En plus des noms, Molière dresse une satire violente et cynique des médecins. Celle-ci rend Le Malade imaginaire intelligent et extrêmement addictif. Malgré ce que l’on pourrait penser, le grand Molière avait une immense connaissance de la médecine et des différentes théories en vogue ou non à son époque. Cela lui permet d’offrir une vraie réflexion et de peindre de manière très réaliste la façon dont les docteurs de l’époque se comportaient. Leur suffisance avec leurs patients qui sont, même, plus proche des clients que des patients en raison des soins qui leur sont vendus une fortune et dont l’effet le plus courant n’est pas la guérison mais bien la mort. En somme, l’intelligence de ce livre et la satire des médecins le rend drôle et addictif mais ce qui finit de le rendre exceptionnel, c’est bien le ballet qui l’accompagne. En dépit de la mise en scène communément admise ne comportant pas d’intermèdes, Le Malade imaginaire est une comédie-ballet comportant trois intermèdes tous aussi comiques les uns que les autres. Les deux premiers ont un côté comique manifeste mais n’ont rien d’exceptionnels. Cependant, le troisième intermède est un chef d’œuvre. Molière y dresse une critique des médecins encore plus acerbe que dans le reste de l’œuvre. Il fait d’Argan, le malade imaginaire, un médecin et fait parler les autres personnages, médecins aussi, dans un mélange de Latin et de français pour leur donner un air savant. Sauf que, une fois la traduction du discours faite dans un français plus classique, le lecteur se rend compte de la bêtise de la médecine de l’époque du Roi soleil et ne peut faire qu’une seule chose : la railler.

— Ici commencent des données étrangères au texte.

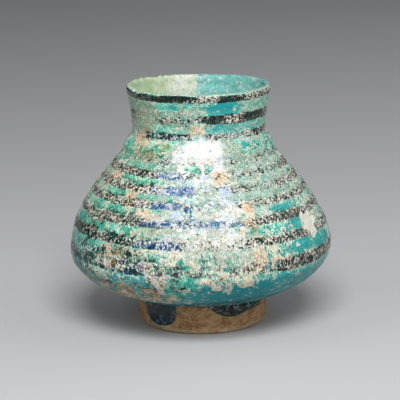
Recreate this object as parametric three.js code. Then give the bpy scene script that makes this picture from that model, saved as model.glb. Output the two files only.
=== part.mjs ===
// A small medieval pottery jar: a squat belly on a low foot ring, a collar, a short neck and a thin lip.
// It was thrown in sections joined with slip, painted with rings of black slip and dipped in turquoise glaze.
// Millimetres, +Z up. The origin is the centre of the standing face. Azimuth 0 is the jar's front, at -Y.
import * as THREE from "three";

// Turning
const SIDES = 36;

// The outline, from the middle of the base up the outside to the lip, as radius and height
const BASE_HEIGHT = 13.4;
const BASE_FLAT_RADIUS = 20;
const FOOT_CORNER = [32.1, 15.3];
const WIDEST = [65.0, 39.0];
const NECK_ROOT = [32.9, 97.0];
const LIP_EDGE = [35.4, 117.2];
const BASE_KNOTS = [[0, BASE_HEIGHT], [BASE_FLAT_RADIUS, BASE_HEIGHT]];
const BELLY_KNOTS = [FOOT_CORNER, [45.2, 18.8], [58.2, 26.2], [64.1, 33.6], WIDEST];
const SHOULDER_KNOTS = [[63.2, 49.5], [55.1, 65.3], [44.0, 79.6], [38.2, 87.0], [36.8, 91.2]];
const NECK_KNOTS = [NECK_ROOT, [33.3, 104.9], [34.2, 112.0], LIP_EDGE];
const OUTLINE_SAMPLES = 3000;

// Thicknesses
const WALL_AT_BASE = 5.6;
const WALL_AT_LIP = 2.8;
const GLAZE = 0.6;
const BAND_PROUD = 0.35;
const BAND_BEVEL = 0.4;
const SLIP = 0.6;
const SEAT_GAP = 0.05;
const LIP_CROWN = 1.2;
const CROWN_SHOULDER_ANGLE = 30;
const CROWN_PARTING_ANGLE = 2;

// Where the thrown sections meet, and the heights between where the walls have an edge
const BELLY_JOINT = 36.6;
const NECK_JOINT = 90.2;
const BELLY_STEPS = [15.5, 17.6, 21.0, 26.2, 31.4];
const SHOULDER_STEPS = [43.4, 54.6, 70.6, 83.0];
const NECK_STEPS = [93.4, 97.2, 109.4, LIP_EDGE[1]];
const COLLAR_STEPS = [91.6, 93.4, 95.2];

// The foot ring
const FOOT_RADIUS = 32.0;
const FOOT_INNER_RADIUS = 26.0;
const STANDING_FACE = [26.9, 29.2];
const FOOT_CHAMFER = 1.5;
const FOOT_SEAT_INSET = 0.3;

// Painted rings of black slip: lower and upper edge
const BODY_BANDS = [
  [38.2, 43.4],
  [50.8, 54.6],
  [60.0, 63.3],
  [68.0, 70.6],
  [74.0, 77.0],
  [80.2, 83.0],
  [86.0, 88.4],
];
const NECK_BANDS = {
  neck_band_lower: [97.2, 100.4],
  neck_band_upper: [105.0, 109.4],
  rim_band: [114.9, 117.0],
};

// Glaze runs on the foot: middle and half width in degrees, lowest height
const FOOT_RUNS = [
  { middle: -41.5, half: 18.5, lowest: 3.2 },
  { middle: 30.0, half: 25.0, lowest: 8.6 },
  { middle: 104.0, half: 13.0, lowest: 7.0 },
  { middle: 168.0, half: 21.0, lowest: 10.2 },
  { middle: -118.0, half: 15.0, lowest: 5.4 },
];
const RUN_THICKNESS = 0.9;
const RUN_EDGE = 0.2;
const RUN_SQUARENESS = 3;
const RUN_REACH = 0.97;
const RUN_BELOW_BELLY = 1.6;
const RUN_COLUMNS = 8;
const RUN_ROWS = 3;

// Fired materials
const stonepaste = new THREE.MeshStandardMaterial({ color: 0xa58c6c, roughness: 0.9, metalness: 0 });
const lutingSlip = new THREE.MeshStandardMaterial({ color: 0xb7a07d, roughness: 0.95, metalness: 0 });
const turquoiseGlaze = new THREE.MeshStandardMaterial({ color: 0x2aa9a4, roughness: 0.3, metalness: 0 });
const paleGlaze = new THREE.MeshStandardMaterial({ color: 0x9cc9b8, roughness: 0.45, metalness: 0 });
const blackSlip = new THREE.MeshStandardMaterial({ color: 0x1c2625, roughness: 0.4, metalness: 0 });
const darkGlaze = new THREE.MeshStandardMaterial({ color: 0x0d3f4a, roughness: 0.25, metalness: 0 });

// The whole outline as one smooth curve, sampled so that a place on it is found by height or by radius
const outline = (() => {
  const knots = [...BASE_KNOTS, ...BELLY_KNOTS, ...SHOULDER_KNOTS, ...NECK_KNOTS];
  const vectors = knots.map(([radius, height]) => new THREE.Vector3(radius, height, 0));
  return new THREE.CatmullRomCurve3(vectors, false, "centripetal").getPoints(OUTLINE_SAMPLES);
})();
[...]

Ce qui fait de Jean-Baptiste Poquelin un génie est sans aucun doute son verbe. Ce verbe qui met en valeur absolument tous les comiques que Molière touche et il les touchait tous. En plus de ses capacités de dramaturge, de son refus de voir un haut comique et un bas comique, pour lui tous les comiques sont dignes d’intérêts, sa connaissance très poussée de la majorité des sujets qu’il traite permet au lecteur de s’instruire tout en se divertissant. Cette instruction passe par les réflexions qu’il formule dans ses pièces et qu’il invite le lecteur à avoir comme par exemple celle sur les médecins et la médecine que nous avons vus précédemment. Malgré les fondements de ceux-ci, l’auteur ne peut s’empêcher de grossir les traits, souvent, et de caricaturer, parfois, les sujets qu’il traite. De plus, Molière a été un esprit novateur pour le théâtre. Il a popularisé de nouvelles formes théâtrales comme la comédie-ballet, dont Le Malade imaginaire en est l’un des meilleurs exemples, avec le compositeur Jean-Baptiste Lully. Par ailleurs, son utilisation de la scène et des décors, qui devaient changer très vite en raison de la fonte des chandelles, ont permis au théâtre de devenir plus dynamique et vivant. Tout comme celle de costumes et accessoires qui ont permis de renforcer le comique de ses pièces.
Bref, tout ça fait de Molière l’un des plus grands dramaturges que la langue française a connu, c’est d’ailleurs pour ça qu’il est considéré comme le patron de la Comédie-Française et que l’on peut, assez aisément, conclure qu’il est un génie.